Richard Todd said he received the offer to make the film shortly before filming was to begin. He spoke with Katzman and "could not believe his descriptions of the flower-children and their mass love-ins, nor the dreadful effects on their minds and bodies. In Britain we had as yet only a hazy idea of this hideous cult." Todd agreed to take the role, hoping "there was a useful message to be put over by" the film and "I wanted to work in Hollywood again and the salary would compensate for some of the losses I had recently incurred."

The movie was made for Columbia but shot at MGM studios. Todd called it "quite the most extraordinary and disturbing film I have ever been in" where "the young actors in the picture were splendid."

==The term "love-ins"==
"Love-in" is a name given to a gathering in the promotion of love for the enjoyment of participants either personally or in relation to social activism. In the context of the title, it refers to the psychedelic and social activism conducted by Timothy Leary, who in the film is represented by the character Dr. Barnett whose philosophy is "Be more. Sense More. Love more."

==Music==
The film featured a number of psychedelic rock bands at the time. The garage band The Chocolate Watchband made an appearance in the film as well as contributing music. The film also featured 1960s bands, such as The UFO's, Donnie Brooks and the New Age Group. Hollywood music director and composer Fred Karger also contributed original music for the film.

Although not a musical, the film does feature a large musical sequence in which a main character, Patricia Cross, has a bad LSD trip and goes into an Alice in Wonderland-themed sequence. Cross imagines that she is Alice and meets men dressed in White Rabbit costumes as well as other representations of characters from Lewis Carroll's story over the course of a lengthy, free-form, disco musical sequence.

==Themes==
The film deals with many themes in tune with 1960s counterculture. One theme throughout the film deals with the aspect of the Haight-Ashbury district and its drug counterculture, with Dr. Barnett as the film's representation of Timothy Leary. Like Leary, Barnett endorses an LSD lifestyle. As Barnett says in the film, "LSD opens up new vistas and experiences to those that take it. I believe that every healthy person should try it. This is a way of life: Be more. Sense more.
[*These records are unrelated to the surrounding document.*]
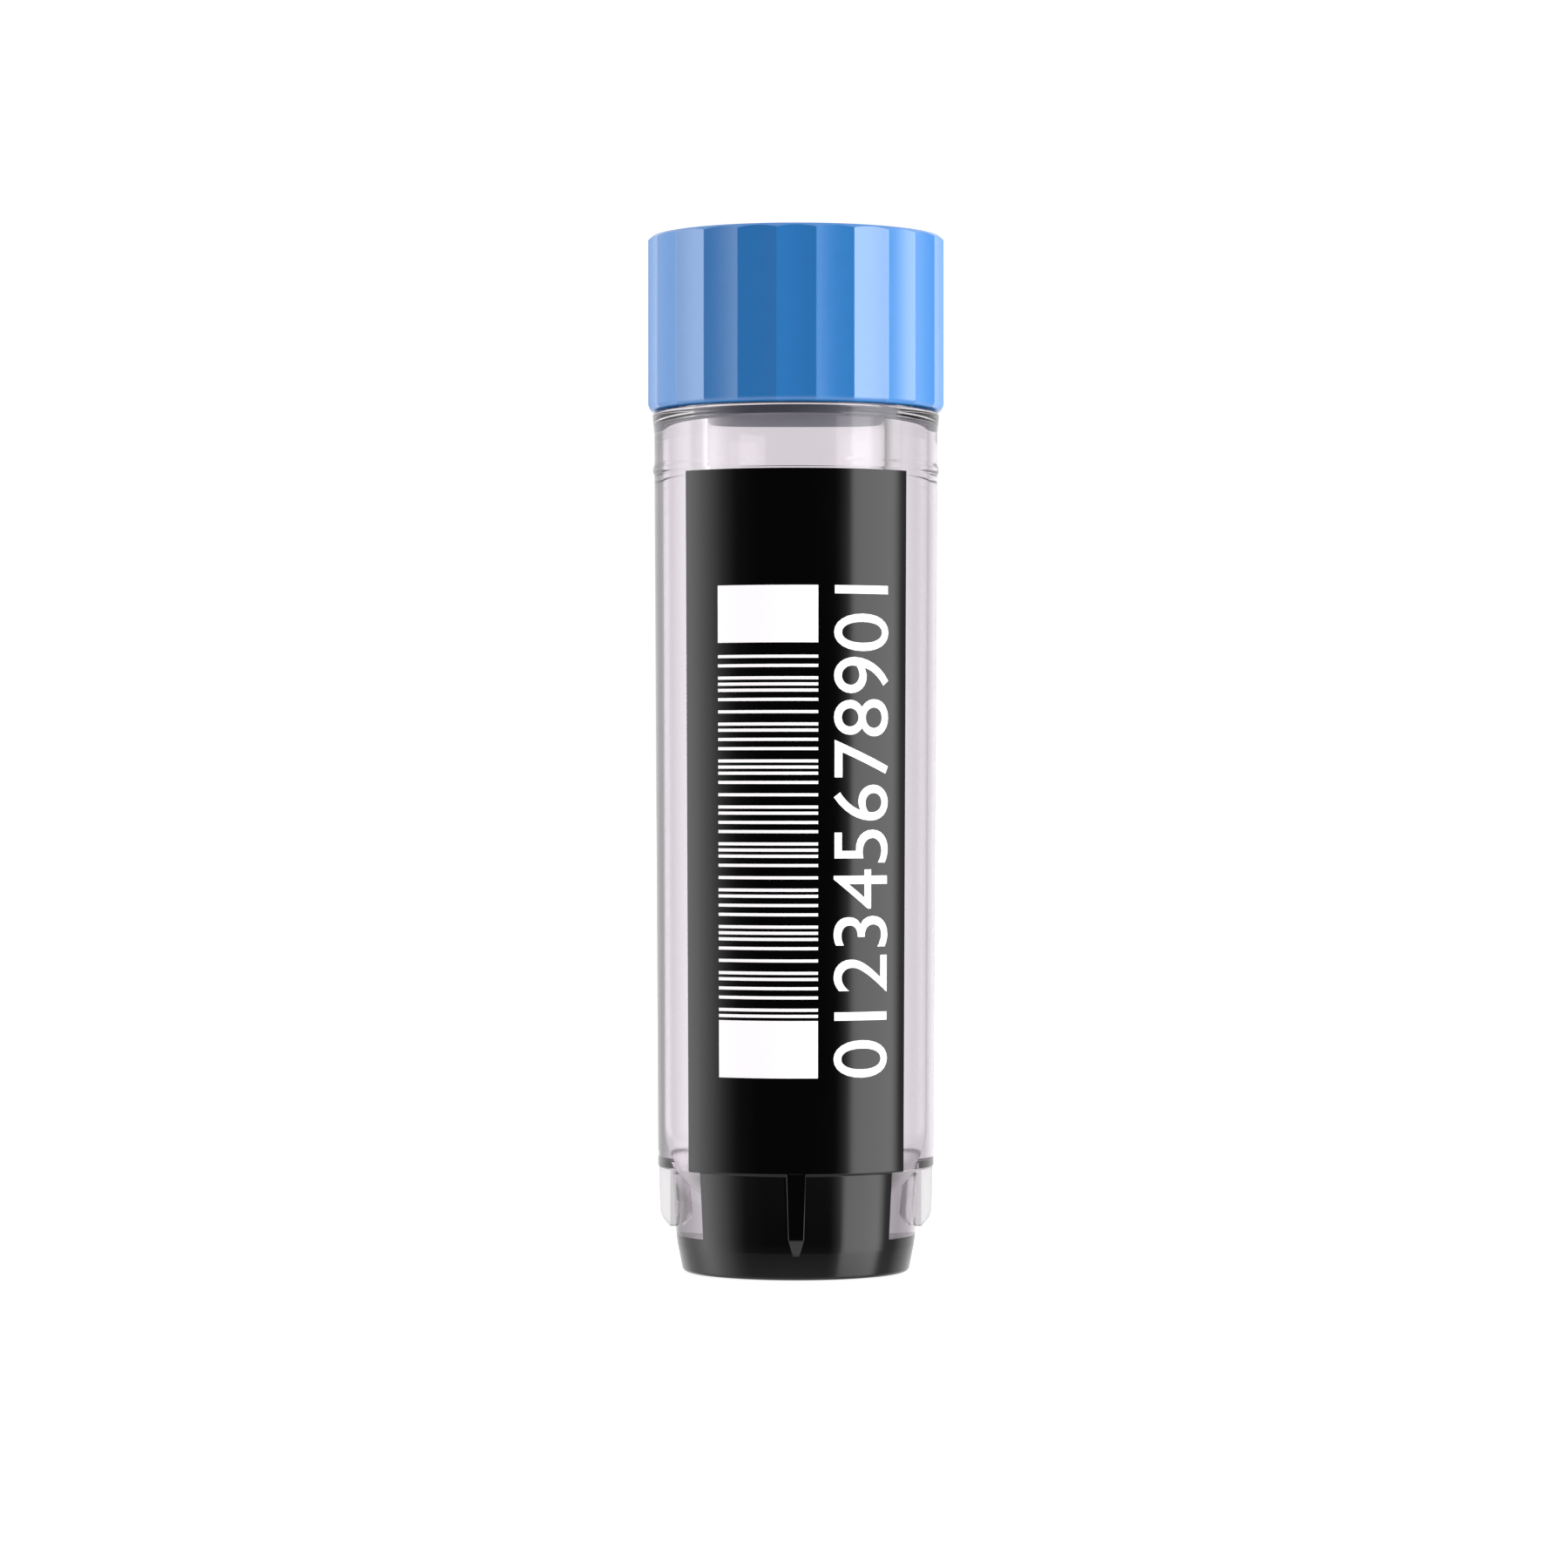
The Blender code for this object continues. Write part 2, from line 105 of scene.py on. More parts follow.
def rounded(corners):
    """An outline of (radius, height, fillet) corners, as points, with an arc at each filleted corner."""
    points = []
    for index, (radius, height, fillet) in enumerate(corners):
        here = Vector((radius, height))
        if fillet == 0.0:
            points.append(here)
            continue
        before = (Vector(corners[index - 1][:2]) - here).normalized()
        after = (Vector(corners[index + 1][:2]) - here).normalized()
        half = before.angle(after) / 2
        centre = here + (before + after).normalized() * fillet / math.sin(half)
        start = here + before * fillet / math.tan(half) - centre
        end = here + after * fillet / math.tan(half) - centre
        turn = start.angle_signed(end)
        for step in range(ARC_STEPS + 1):
            angle = -turn * step / ARC_STEPS
            spun = Vector((start.x * math.cos(angle) - start.y * math.sin(angle),
                           start.x * math.sin(angle) + start.y * math.cos(angle)))
            points.append(centre + spun)
    return [(point.x, point.y) for point in points]


def arc(centre_r, centre_z, radius, start, end, steps):
    """Points on a circle in the (radius, height) plane between two angles in degrees."""
    angles = [math.radians(start + (end - start) * step / steps) for step in range(steps + 1)]
    return [(centre_r + radius * math.cos(angle), centre_z + radius * math.sin(angle)) for angle in angles]


def turned(azimuths, outline_at):
    """A closed body from the outlines that outline_at gives for each azimuth, all round the axis.

    Every outline begins and ends on the axis. Where neighbouring outlines differ in kind, as on either
    side of a moulded-in panel, their shared stretch joins up and a flat wall closes the rest."""
    mesh = bmesh.new()
    known = {}

    def vertex(index, point):
        radius, height = point
        key = (-1 if radius < TINY else index, round(radius, 5), round(height, 5))
        if key not in known:
            known[key] = mesh.verts.new(polar(radius, azimuths[index], height))
        return known[key]

    def face(corners):
        corners = list(dict.fromkeys(corners))
        if len(corners) > 2:
            mesh.faces.new(corners)

    def differ(pair):
        return math.dist(*pair) > SAME_POINT

    count = len(azimuths)
    kinds = [outline_at(azimuths[index], azimuths[(index + 1) % count]) for index in range(count)]
    for index, (near, far) in enumerate(kinds):
        after = (index + 1) % count
        for step in range(len(near) - 1):
            face([vertex(index, near[step]), vertex(index, near[step + 1]),
                  vertex(after, far[step + 1]), vertex(after, far[step])])
        following = kinds[after][0]
        if len(following) != len(far) or any(map(differ, zip(far, following))):
            first = next(step for step, pair in enumerate(zip(far, following)) if differ(pair))
            back_pairs = zip(reversed(far), reversed(following))
            last = next(step for step, pair in enumerate(back_pairs) if differ(pair))
            one = far[first - 1:len(far) - last + 1]
            other = following[first:len(following) - last]
            face([vertex(after, point) for point in one + list(reversed(other))])
    bmesh.ops.recalc_face_normals(mesh, faces=mesh.faces)
    return mesh


def round_body(outline):
    """A body turned from one outline."""
    azimuths = [FULL_TURN * step / FACETS for step in range(FACETS)]
    return turned(azimuths, lambda here, there: (outline, outline))


def swept(sections):
    """A closed body through equal outlines that follow one another, capped at both ends."""
    mesh = bmesh.new()
    made = [[mesh.verts.new(point) for point in section] for section in sections]
    count = len(sections[0])
    for first, second in zip(made, made[1:]):
        for step in range(count):
            after = (step + 1) % count
            mesh.faces.new([first[step], first[after], second[after], second[step]])
    mesh.faces.new(made[0])
    mesh.faces.new(made[-1])
    bmesh.ops.recalc_face_normals(mesh, faces=mesh.faces)
    return mesh


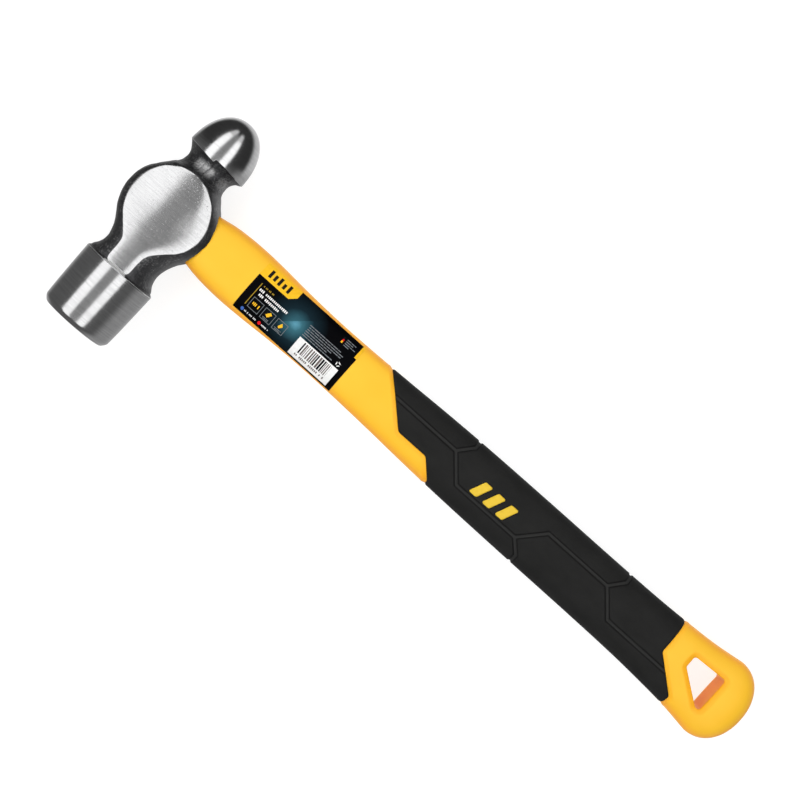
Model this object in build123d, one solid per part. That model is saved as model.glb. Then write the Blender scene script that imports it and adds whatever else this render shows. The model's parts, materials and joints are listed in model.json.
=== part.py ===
"""Ball peen hammer, 32 oz, with a moulded two-colour handle on a fibreglass core.

The pieces are made in hammer axes, in millimetres: the origin is where the handle's axis
crosses the head's axis, +X runs down the handle, +Y runs to the ball and +Z comes out of the
upper cheek. They are then laid on a bench, upper cheek up, and written one STEP each.
"""

import os
from math import cos, copysign, pi, sin

from build123d import *

# Poll, the cylinder that carries the striking face
POLL_R = 19.35
POLL_FACE_R = 19.05
SHOULDER_Y = -36.2
SHOULDER_BEVEL = 0.85
FACE_Y = -69.7
FACE_BEVEL_LENGTH = 1.9
FACE_BEVEL_DEPTH = 1.6

# Ball, half an ellipsoid standing on its rim
BALL_R = 16.6
BALL_Y = 31.4
BALL_HEIGHT = 23.6
BALL_STEPS = 6

# Forged body between them, with both cheeks ground flat at CHEEK_Z. A section is its place on
# the head's axis, its half height along the handle, the half width of the flat that grinding
# leaves on it, and its squareness: 2 is an ellipse, 4 is close to a rounded rectangle.
CHEEK_Z = 17.5
GROUND_SECTIONS = [
    (-36.2, 18.35, 5.5, 2.0),
    (-34.8, 18.0, 6.4, 2.2),
    (-32.9, 16.8, 6.7, 2.4),
    (-30.4, 15.8, 6.7, 2.5),
    (-27.5, 15.5, 6.8, 2.6),
    (-24.0, 16.2, 7.4, 2.8),
    (-20.5, 17.5, 9.6, 3.0),
    (-17.0, 19.4, 12.7, 3.4),
    (-13.5, 21.3, 15.7, 3.8),
    (-9.4, 23.1, 18.1, 4.0),
    (-4.7, 24.4, 19.8, 4.0),
    (0.0, 24.7, 20.3, 4.0),
    (4.7, 23.9, 19.8, 4.0),
    (9.4, 21.9, 18.0, 4.0),
    (14.0, 18.5, 14.7, 3.9),
    (17.0, 16.1, 11.1, 3.5),
    (18.9, 14.8, 7.6, 3.0),
]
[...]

Love more." The film also showed the downfall of certain individuals as the result of such a lifestyle, in particular with the film's treatment of its protagonists Larry and Patricia.

Another theme is the creation of martyrs, reflected in the film's final act, in which Larry thinks he has destroyed the head of the cult-like following only to find a ready replacement in another hippie from the organization.

==Reception==
Many critics dismissed the film as "a typical exploitation film." However, a few notable exceptions exist. Variety magazine called it a "good exploitation film of San Francisco's hippie movement…a solid, if standard story, fringed in fine style with love-ins and hippie happenings…art direction is slick and colorful."

According to Todd the film "did good business and caused a considerable stir amongst its audiences" in the US but was banned from being shown in Britain.